Por sua vez, o diálogo de coordenação e adaptação sistemática consiste no reconhecimento de outros diplomas normativos referentes ao tema, que podem inclusive levar à priorização de uma regra.
Já o diálogo de sistemático de coerência busca coordenar a aplicação de regras nacionais e tratados de DIPr, podendo uma regra ser utilizada como base conceitual de outra, respeitando-se os valores da disciplina. Exemplo desse diálogo é o disposto no art. 9º da Convenção Interamericana sobre Normas Gerais de Direito Internacional Privado, que prevê que as diversas leis que podem ser competentes para regular os diferentes aspectos de uma mesma relação jurídica serão aplicadas de maneira harmônica, procurandose realizar os objetivos de cada uma das legislações. As dificuldades que forem causadas por sua aplicação simultânea serão resolvidas levando-se em conta as exigências impostas pela equidade no caso concreto28.

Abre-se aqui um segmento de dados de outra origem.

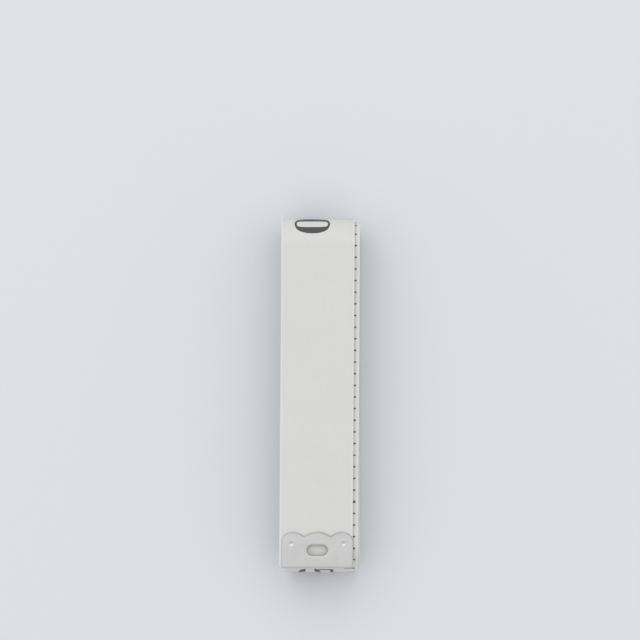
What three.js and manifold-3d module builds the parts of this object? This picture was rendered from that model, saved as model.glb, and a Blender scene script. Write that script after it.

Diferentemente do diálogo de aplicação direta, o diálogo de aplicação indireta consiste na invocação de normas internacionais ou nacionais não vinculantes que inspiram e fundamentam a interpretação de outras normas. Esse diálogo é também chamado por Jayme de “diálogo narrativo”, sendo baseado na força persuasiva das normas, que, por conter valores, influenciam a tomada de decisão sobre outras29. Nessa linha, o Supremo Tribunal Federal fez uma aplicação narrativa do “Código Bustamante”, ao transpor as regras deste tratado a fato transnacional oriundo de Estado não parte30.
A existência dessas diferentes fontes do DIPr demonstram a complexidade do regramento dos fatos transfronteiriços, que conta com regras domésticas, internacionais estrito senso e ainda transnacionais, o que exige do intérprete tanto o manejo das regras de conflito (critérios de superação das antinomias, como o critério cronológico, hierárquico e da especialidade), quanto a busca do “diálogo das fontes”31, fazendo nascer o novo DIPr.
CONCLUSÃO
A cooperação jurídica internacional é fruto da existência de Estados soberanos cujo poder restringe-se, em geral, aos limites de seu território, o que os impulsiona a solicitar cooperação dos demais para aplicar o direito em casos que envolvam condutas fora do seu território.
Na medida em que os casos transnacionais (aqueles com contato com outra jurisdição) multiplicam-se, a necessidade de elaboração de normas internacionais de cooperação aumenta proporcionalmente.
Esse incremento do número de casos transfronteiriços impulsiona os Estados a negociar tratados de cooperação jurídica internacional, gerando o risco de existirem conflitos entre tratados ou mesmo entre tratados e normas nacionais.
O exercício do diálogo das fontes pode ser instrumento para gerar coerência e consistência nesse manancial de regras de cooperação jurídica internacional, gerando um ambiente de respeito a direitos de todos os envolvidos.